Q: My Stonebriar HOA sent a notice about weeds. How fast can professional treatment help?
Post-emergent treatments on actively growing broadleaf weeds can show visible results within 7 to 14 days, depending on the weed species and weather. Grassy weeds like nutsedge and dallisgrass take longer. If the notice came during summer, a licensed applicator can assess which weeds are present and apply the correct product for each. Preventing a repeat notice next season means getting on a pre-emergent program before the following spring.
Q: Is it worth aerating before starting weed control in a new development like Phillips Creek Ranch?
For lawns on post-construction soil, aeration before the treatment program starts makes the program more effective. Compacted soil reduces turf density, which is the main reason weeds gain footing. Treating weeds in compacted soil without addressing the compaction is a short-cycle fix.
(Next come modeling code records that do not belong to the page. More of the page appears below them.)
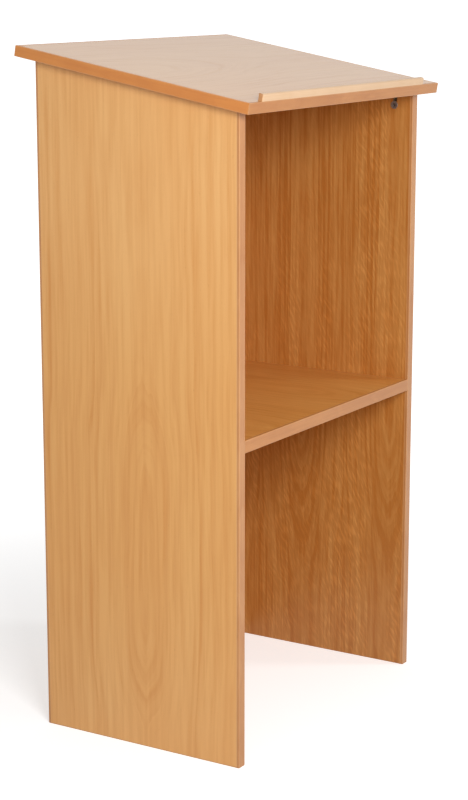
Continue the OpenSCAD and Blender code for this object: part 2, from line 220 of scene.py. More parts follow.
class Sketch:
    """Adds nodes to one tree and joins them, in a short line for each."""

    def __init__(self, tree):
        self.tree = tree

    def put(self, kind, **settings):
        row, column = divmod(len(self.tree.nodes), NODES_IN_ROW)
        node = self.tree.nodes.new(kind)
        node.location = (column * NODE_WIDTH, -row * NODE_HEIGHT)
        for name, value in settings.items():
            setattr(node, name, value)
        return node

    def feed(self, socket, value):
        """Links a socket to another one, or sets its value. A colour gets its alpha here."""
        if isinstance(value, bpy.types.NodeSocket):
            self.tree.links.new(value, socket)
        else:
            socket.default_value = (*value[:3], 1.0) if socket.type == "RGBA" else value

    def fill(self, sockets, values):
        for name, value in values.items():
            self.feed(sockets[name], value)

    def run(self, kind, *values, **settings):
        """The first output of a node whose first inputs take these values."""
        node = self.put(kind, **settings)
        for socket, value in zip(node.inputs, values):
            self.feed(socket, value)
        return node.outputs[0]

    def fed(self, kind, values, **settings):
        """The outputs of a node whose named inputs take these values."""
        node = self.put(kind, **settings)
        self.fill(node.inputs, values)
        return node.outputs

    def math(self, operation, *values, clamp=False):
        return self.run("ShaderNodeMath", *values, operation=operation, use_clamp=clamp)

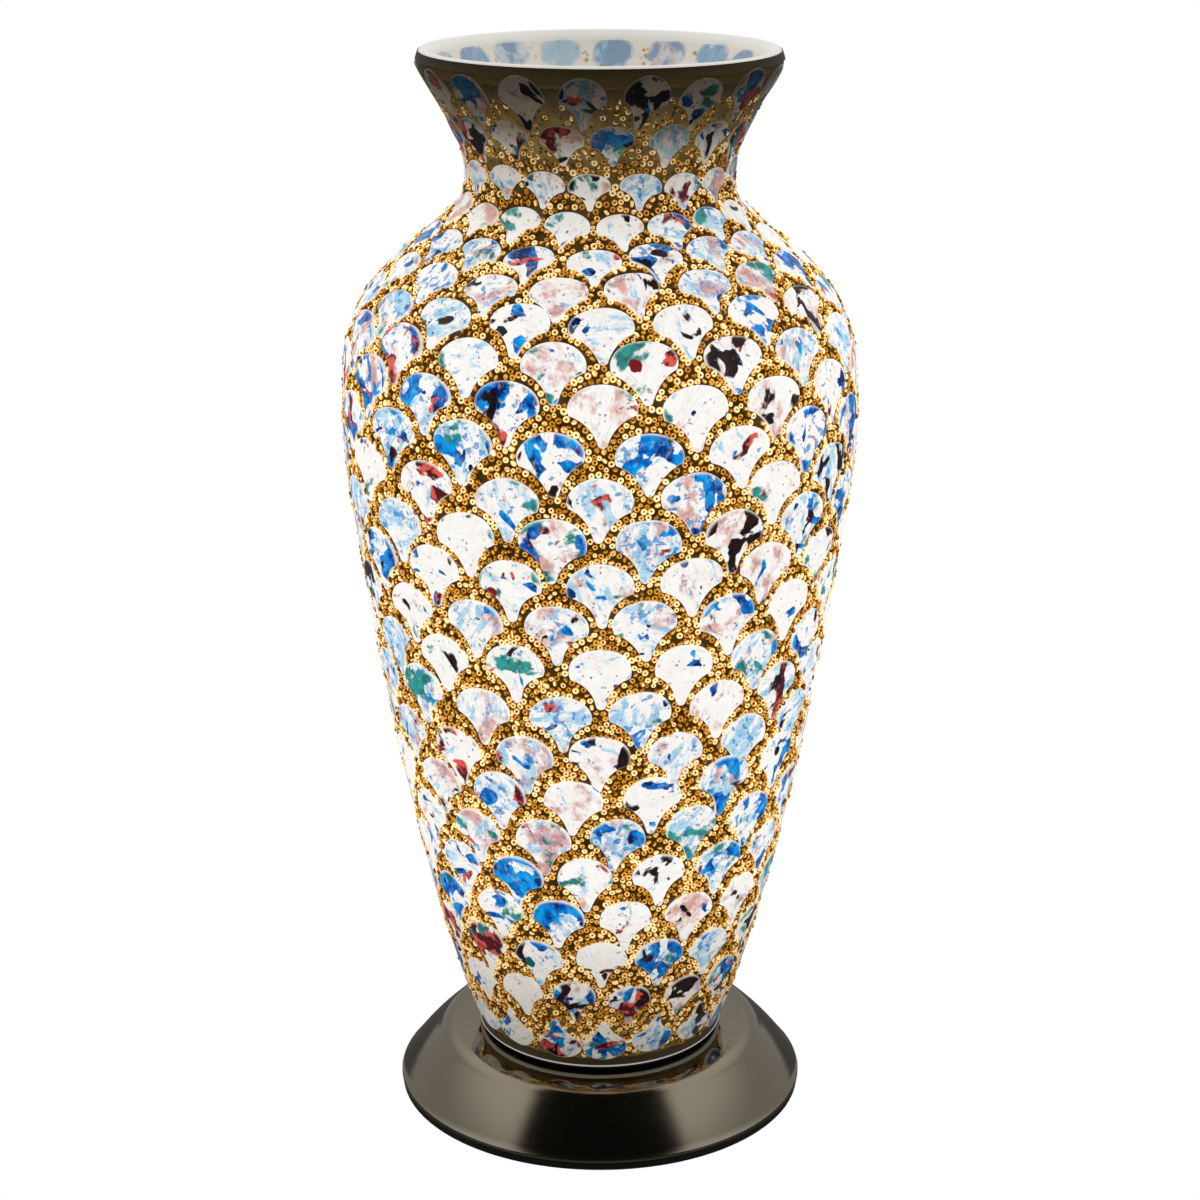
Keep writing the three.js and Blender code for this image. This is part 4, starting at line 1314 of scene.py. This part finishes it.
def seen_white(name, light):
    """A surface that the camera sees as plain white and that lights the lamp only softly."""
    made = Shader(name)
    made.tree.nodes.remove(made.surface)
    camera_ray = made.node("ShaderNodeLightPath").outputs["Is Camera Ray"]
    seen = made.node("ShaderNodeEmission", {"Strength": 1.0}).outputs[0]
    given = made.node("ShaderNodeEmission", {"Strength": light}).outputs[0]
    mixer = made.node("ShaderNodeMixShader", {0: camera_ray, 1: given, 2: seen})
    made.feed(made.tree.nodes["Material Output"].inputs["Surface"], mixer.outputs[0])
    return made.material


def build_stage():
    corners = [(x * HORIZON, y * HORIZON, -0.3) for x, y in ((-1, -1), (1, -1), (1, 1), (-1, 1))]
    floor = mesh_piece("floor", corners, [[0, 1, 2, 3]], seen_white("studio_white", 0.10))


def build_studio():
    """White behind the lamp as the camera sees it. What lights the lamp is softer: pale walls at the
    back and sides that brighten upwards, and a dark space overhead at the front, where the camera
    stands."""
    world = bpy.data.worlds.new("studio")
    bpy.context.scene.world = world
    world.use_nodes = True
    sky = Nodes(world.node_tree)
    way = sky.split(sky.node("ShaderNodeTexCoord").outputs["Generated"])
    lean = sky.math("MULTIPLY_ADD", way[1], 0.6, sky.math("ABSOLUTE", way[0]))
    wall_light = sky.between(lean, 0.27, 0.42, 0.01, 1.0)
    light = sky.times(wall_light, sky.between(way[2], 0.35, 0.75, 0.46, 0.95))
    ray = sky.node("ShaderNodeLightPath").outputs
    filled = sky.math("MAXIMUM", light, sky.times(ray["Is Diffuse Ray"], 0.25))
    seen = sky.node("ShaderNodeMix", {0: ray["Is Camera Ray"], 2: filled, 3: 1.0}).outputs[0]
    background = sky.tree.nodes["Background"]
    sky.feed(background.inputs["Color"], (1, 1, 1))
    sky.feed(background.inputs["Strength"], seen)


def build_camera():
    """In front of the lamp and above it, looking down at its middle."""
    camera = bpy.data.cameras.new("camera")
    camera.sensor_width = 36
    camera.lens = CAMERA_LENS
    seen_from = bpy.data.objects.new("camera", camera)
    bpy.context.scene.collection.objects.link(seen_from)
    seen_from.location = (0, -CAMERA_DISTANCE * MM, CAMERA_HEIGHT * MM)
    seen_from.rotation_euler = (math.radians(90 - CAMERA_TILT), 0, 0)
    bpy.context.scene.camera = seen_from


# ------------------------------ the whole lamp

tiles = lay_tiles()
build_tiles(tiles)
build_beads(tiles)
build_adhesive()
build_rim_band()
build_glass(tiles)
build_base_shell()
build_pad_and_rings()
build_inside()
build_stage()
build_studio()
build_camera()
bpy.context.scene.view_settings.view_transform = "Standard"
Aeration in late summer, followed by fertilization and a fall pre-emergent application, sets a better foundation than weed treatment alone.
Q: Why does nutsedge keep coming back in my Newman Village yard?
Nutsedge spreads from underground tubers that aren't killed by most standard lawn herbicides. Products labeled for sedge control break down the above-ground plant but may not reach all viable tubers in one application. Multiple treatments over two or three seasons, combined with reducing irrigation in wet zones, is usually what it takes to get nutsedge pressure down to a manageable level.
Q: How does Richwoods clay soil affect when I should apply pre-emergent?
Clay soil slows the movement of pre-emergent herbicide through the soil profile, which means the application timing can be slightly later than in sandy soils without losing the treatment window. The bigger risk in clay is heavy rainfall after application pushing the herbicide deeper than the germination zone. Applying when dry weather is forecast for two to three days after treatment keeps the product where it needs to be. Target late January to early February for Collin County clay lawns.